• [Given exercise] Copy out all the entries word for word.

• [Input rows]
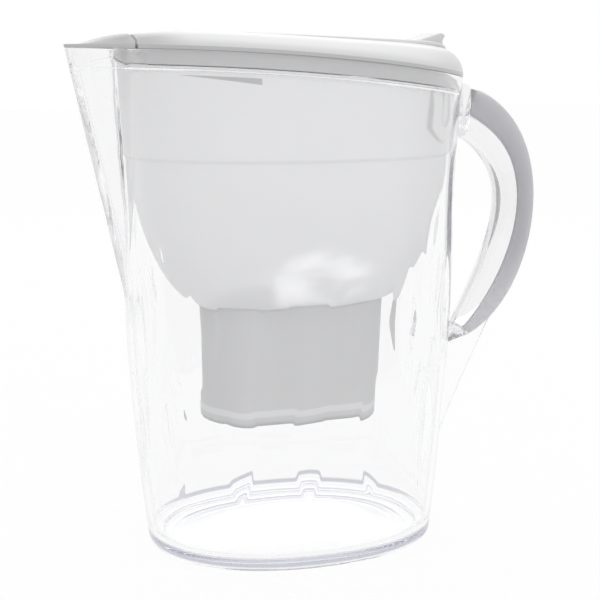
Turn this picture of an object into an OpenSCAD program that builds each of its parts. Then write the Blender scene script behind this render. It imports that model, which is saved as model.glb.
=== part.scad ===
/* [Jug] */
// Length of the oval rim, outside, at the height of the spout tip
jug_len = 195; // [180:1:205]
// Width of the oval rim, outside, at the height of the spout tip
jug_wid = 143; // [130:1:150]
// Length of the jug at its belly, outside
belly_len = 184.4; // [176:0.2:190]
// Width of the jug at its belly, outside
belly_wid = 138; // [126:1:142]
// Height of the belly above the table
belly_z = 165; // [150:1:180]
// Length of the base, outside
base_len = 161.2; // [150:0.2:172]
// Width of the base, outside
base_wid = 131; // [115:1:136]
// Wall thickness of the jug
jug_wall = 3.2; // [2.6:0.1:4]
// Wall thickness above the ledge that carries the funnel
rim_wall = 2; // [1.6:0.1:2.2]
// Depth of that ledge below the rim
ledge_drop = 9.5; // [9:0.5:12]
// Height of the inner floor
floor_z = 6; // [5:0.5:9]
// Height of the foot ring under the base
foot_h = 2.5; // [1:0.5:3]
// Width of the foot ring
foot_w = 7; // [5:0.5:12]
// Radius of the soft edge round the base
base_edge = 1.5; // [0.5:0.5:3]

/* [Spout] */
// Height of the spout tip
tip_z = 270.6; // [262:0.2:280]
// Distance of the spout tip from the middle of the oval
spout_reach = 120.5; // [114:0.5:128]
// Height at which the prow grows out of the wall
prow_foot_z = 137; // [120:1:160]
// Half angle between the two sides of the prow
prow_angle = 36.5; // [33:0.5:40]
// Softness of the nose of the prow
nose_soft = 5; // [3:0.5:8]
// Fall of the rim from the spout tip to the handle
rim_drop = 16.6; // [10:0.2:18]

/* [Handle] */
// Height of the upper root of the handle
handle_top_z = 253.2; // [250:0.2:253.4]
// Height of the finger gap's upper end at the jug
grip_top_z = 224.5; // [218:0.5:230]
// Height of the lower tip of the handle
handle_foot_z = 103.3; // [95:0.5:112]
// How far the handle bows out near its top
bow_top = 75.9; // [66:0.5:84]
// How far the handle bows out near its foot
bow_foot = 58.8; // [50:0.5:66]
// Width of the handle across the jug
handle_wid = 25; // [20:1:32]
// Side walls of the channel that holds the strip
channel_wall = 2.2; // [1.6:0.1:3]
// Gap round the handle strip
strip_gap = 0.3; // [0.2:0.05:0.5]
// Thickness of the fin below the handle
fin_thick = 4; // [3:0.5:6]
// Height of the fin's lower end
fin_foot_z = 16; // [12:1:30]

/* [Funnel] */
// Wall thickness of the funnel
funnel_wall = 1.8; // [1.4:0.1:2.2]
// Gap between funnel and jug
funnel_gap = 0.8; // [0.6:0.1:1.2]
// Thickness of the flange that hangs on the ledge
flange_thick = 1.5; // [1.2:0.1:2]
// Height of the step where the bowl begins
step_z = 214; // [205:1:222]
// Depth of that step
step_in = 1.6; // [1:0.1:2.4]
// Height of the top of the cartridge well
well_top_z = 135; // [128:1:140]
// Height of the underside of the well
well_z = 70; // [66:1:72]
// Length of the well at its top, outside
well_len = 106; // [104:0.5:112]
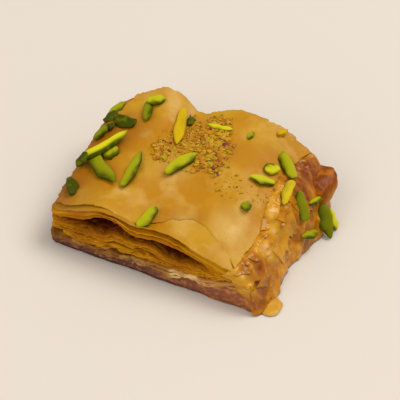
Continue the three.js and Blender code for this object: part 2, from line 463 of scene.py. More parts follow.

• [Task answer]
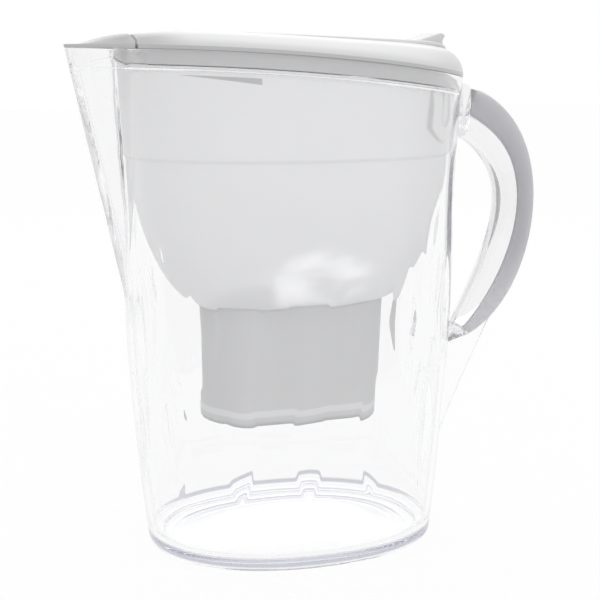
Turn this picture of an object into an OpenSCAD program that builds each of its parts. Then write the Blender scene script behind this render. It imports that model, which is saved as model.glb.
=== part.scad ===
/* [Jug] */
// Length of the oval rim, outside, at the height of the spout tip
jug_len = 195; // [180:1:205]
// Width of the oval rim, outside, at the height of the spout tip
jug_wid = 143; // [130:1:150]
// Length of the jug at its belly, outside
belly_len = 184.4; // [176:0.2:190]
// Width of the jug at its belly, outside
belly_wid = 138; // [126:1:142]
// Height of the belly above the table
belly_z = 165; // [150:1:180]
// Length of the base, outside
base_len = 161.2; // [150:0.2:172]
// Width of the base, outside
base_wid = 131; // [115:1:136]
// Wall thickness of the jug
jug_wall = 3.2; // [2.6:0.1:4]
// Wall thickness above the ledge that carries the funnel
rim_wall = 2; // [1.6:0.1:2.2]
// Depth of that ledge below the rim
ledge_drop = 9.5; // [9:0.5:12]
// Height of the inner floor
floor_z = 6; // [5:0.5:9]
// Height of the foot ring under the base
foot_h = 2.5; // [1:0.5:3]
// Width of the foot ring
foot_w = 7; // [5:0.5:12]
// Radius of the soft edge round the base
base_edge = 1.5; // [0.5:0.5:3]

/* [Spout] */
// Height of the spout tip
tip_z = 270.6; // [262:0.2:280]
// Distance of the spout tip from the middle of the oval
spout_reach = 120.5; // [114:0.5:128]
// Height at which the prow grows out of the wall
prow_foot_z = 137; // [120:1:160]
// Half angle between the two sides of the prow
prow_angle = 36.5; // [33:0.5:40]
// Softness of the nose of the prow
nose_soft = 5; // [3:0.5:8]
// Fall of the rim from the spout tip to the handle
rim_drop = 16.6; // [10:0.2:18]

/* [Handle] */
// Height of the upper root of the handle
handle_top_z = 253.2; // [250:0.2:253.4]
// Height of the finger gap's upper end at the jug
grip_top_z = 224.5; // [218:0.5:230]
// Height of the lower tip of the handle
handle_foot_z = 103.3; // [95:0.5:112]
// How far the handle bows out near its top
bow_top = 75.9; // [66:0.5:84]
// How far the handle bows out near its foot
bow_foot = 58.8; // [50:0.5:66]
// Width of the handle across the jug
handle_wid = 25; // [20:1:32]
// Side walls of the channel that holds the strip
channel_wall = 2.2; // [1.6:0.1:3]
// Gap round the handle strip
strip_gap = 0.3; // [0.2:0.05:0.5]
// Thickness of the fin below the handle
fin_thick = 4; // [3:0.5:6]
// Height of the fin's lower end
fin_foot_z = 16; // [12:1:30]

/* [Funnel] */
// Wall thickness of the funnel
funnel_wall = 1.8; // [1.4:0.1:2.2]
// Gap between funnel and jug
funnel_gap = 0.8; // [0.6:0.1:1.2]
// Thickness of the flange that hangs on the ledge
flange_thick = 1.5; // [1.2:0.1:2]
// Height of the step where the bowl begins
step_z = 214; // [205:1:222]
// Depth of that step
step_in = 1.6; // [1:0.1:2.4]
// Height of the top of the cartridge well
well_top_z = 135; // [128:1:140]
// Height of the underside of the well
well_z = 70; // [66:1:72]
// Length of the well at its top, outside
well_len = 106; // [104:0.5:112]
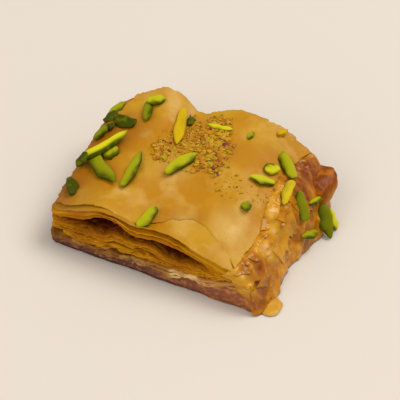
Continue the three.js and Blender code for this object: part 2, from line 463 of scene.py. More parts follow.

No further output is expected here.